By the way, what I was pointing out doesn’t seem to me to be a logical fallacy so much as a linguistic fallacy. He’s taking metonymy literally. I guess there’s the logical point that he doesn’t do this with other things and is thus inconsistent, but my primary point is that he’s just insensitive to the kind of statement that’s being made.
Guilty as charged! But I admitted up front that I hadn’t read the book. In fact I haven’t read anything by him, only a book against him. But I did watch his 2 hours of TV monologue.
The book against him I read was “Dawkins’ God” by Alister McGrath, Blackwell 2005 – a major secular academic publisher publishing a book by an evangelical scholar. McGrath’s main point is that Dawkins (whose works he has of course read) has totally misunderstood what it means to believe in God. McGrath, who has a D.Phil. in biochemistry from Oxford as well as a theology degree, is of course himself an exception to Dawkins’ claim that good scientists cannot be believers. But Polkinghorne is less easy to write off as a turncoat, as Dawkins might want to.
Jeremy and Peter,
Thanks for not taking offense at my comments. I worried that you might. I do feel that someone at some point needs to read a book like that since people like yourselves are helping a lot of other people form opinions on a book. I saw a good example of this yesterday with Tim Challies review of John Eldredge’s “The Way of the Wild Heart.” He read the whole book, quoted from it extensively in his review and helped me form my own opinion about the value of the book.
Keep on blogging!
Thanks for mentioning Tim Challies’ review of The Way of the Wild Heart. I read Wild at Heart not long ago and had mixed feelings about it; I felt that Eldredge was trying to reinforce male stereotypes which were not necessarily helpful, and that the material was not all that biblical. But I think Eldredge would connect well with you, Lingamish, as you both seem to like father and son trips to the wild parts of Oregon.
Yes, I’m quite the mountain man! I have to admit I liked WAH and didn’t get all that worked up about it being “too mystical” etc.

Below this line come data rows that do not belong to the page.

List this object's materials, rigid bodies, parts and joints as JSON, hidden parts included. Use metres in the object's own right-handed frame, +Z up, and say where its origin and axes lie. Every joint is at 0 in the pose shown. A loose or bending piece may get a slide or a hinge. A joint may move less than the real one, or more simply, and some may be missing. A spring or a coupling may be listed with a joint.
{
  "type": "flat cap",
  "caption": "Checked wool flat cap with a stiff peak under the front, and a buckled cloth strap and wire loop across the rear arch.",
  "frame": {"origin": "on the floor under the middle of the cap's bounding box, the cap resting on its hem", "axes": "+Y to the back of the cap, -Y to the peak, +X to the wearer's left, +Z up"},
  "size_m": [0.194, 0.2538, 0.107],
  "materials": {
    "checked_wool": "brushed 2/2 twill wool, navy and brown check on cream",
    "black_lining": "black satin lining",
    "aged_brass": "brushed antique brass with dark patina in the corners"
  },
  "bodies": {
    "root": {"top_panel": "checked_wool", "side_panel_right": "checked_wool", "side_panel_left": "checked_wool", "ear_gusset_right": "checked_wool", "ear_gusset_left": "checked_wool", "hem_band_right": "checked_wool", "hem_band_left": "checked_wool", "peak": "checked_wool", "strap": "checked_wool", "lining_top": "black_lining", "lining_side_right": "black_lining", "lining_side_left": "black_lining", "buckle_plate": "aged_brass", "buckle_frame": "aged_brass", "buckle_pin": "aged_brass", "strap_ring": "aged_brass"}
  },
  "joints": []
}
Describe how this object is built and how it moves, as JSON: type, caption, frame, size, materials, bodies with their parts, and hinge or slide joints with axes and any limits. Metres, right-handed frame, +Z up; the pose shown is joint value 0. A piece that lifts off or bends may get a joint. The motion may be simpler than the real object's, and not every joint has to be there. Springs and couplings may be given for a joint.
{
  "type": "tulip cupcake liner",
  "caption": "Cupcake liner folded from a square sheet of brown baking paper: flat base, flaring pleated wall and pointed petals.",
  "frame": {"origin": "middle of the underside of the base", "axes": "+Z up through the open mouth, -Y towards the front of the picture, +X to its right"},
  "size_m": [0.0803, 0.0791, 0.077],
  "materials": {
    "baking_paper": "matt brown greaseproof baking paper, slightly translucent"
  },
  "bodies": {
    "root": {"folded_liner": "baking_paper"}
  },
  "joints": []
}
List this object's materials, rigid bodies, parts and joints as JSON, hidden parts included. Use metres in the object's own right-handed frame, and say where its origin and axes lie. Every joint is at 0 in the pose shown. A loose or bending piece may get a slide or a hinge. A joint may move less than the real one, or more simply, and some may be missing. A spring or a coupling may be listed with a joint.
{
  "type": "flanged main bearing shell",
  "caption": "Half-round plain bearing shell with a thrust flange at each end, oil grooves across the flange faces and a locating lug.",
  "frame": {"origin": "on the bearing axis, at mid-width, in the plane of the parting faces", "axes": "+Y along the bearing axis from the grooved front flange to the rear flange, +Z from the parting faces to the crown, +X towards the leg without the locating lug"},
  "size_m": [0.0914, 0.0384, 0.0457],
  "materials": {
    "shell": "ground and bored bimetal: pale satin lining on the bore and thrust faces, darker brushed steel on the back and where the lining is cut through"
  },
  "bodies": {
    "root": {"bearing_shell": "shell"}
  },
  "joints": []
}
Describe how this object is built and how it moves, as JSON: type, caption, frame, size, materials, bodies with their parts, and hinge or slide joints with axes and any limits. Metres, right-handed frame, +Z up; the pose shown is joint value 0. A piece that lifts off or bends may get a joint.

For the record, I read plenty of books I disagree with. Ph.D. programs in philosophy tend to do that to you. But what they also do is limit your time so that you’re reading mostly what you think what will be of benefit to you and what you need to read for classes and for your own research. That means I can’t afford to spend a lot of time on Dawkins, especially when the excerpts I have read strike me as being thoroughly uninformed, caricaturing religious believers with straw men, and simply running rampant over important philosophical distinctions that more careful critics would make. I’ll gladly read William Rowe or J.L. Mackie’s philosophical critiques of theism. I don’t have time for Dawkins or Dennett, who seem to me from what I have read already to have nothing to add of any substance except lots of confusion that will shed much darkness on some already complex debates.
I need to apologize to Jeremy and Peter if my comments seemed accusatory and specifically directed at you. I’m glad for your comments on the book and was more making a comment in general about how people comment on a review of a book as if they have read the book. You certainly weren’t doing that.
Many an atheist, on his deathbed has regretted being an atheist. He has called a pastor or a priest to help him. But I’m sure that no dying Christian has called upon Dr Richard Dawkins to deliver him from his faith.
Believers should launch a prayer offensive, targetting Dr. Richard Dawkins. World-wide, or perhaps web-wide prayer for Dawkins could see him converted. A “Damascus Road” conversion would have a powerful impact upon the scientific community as well as the Church. I pray for him. Who will join me?
Where does this idea come from that Dawkins thinks scientists cannot be theists? So far as I can see, he doesn’t think this.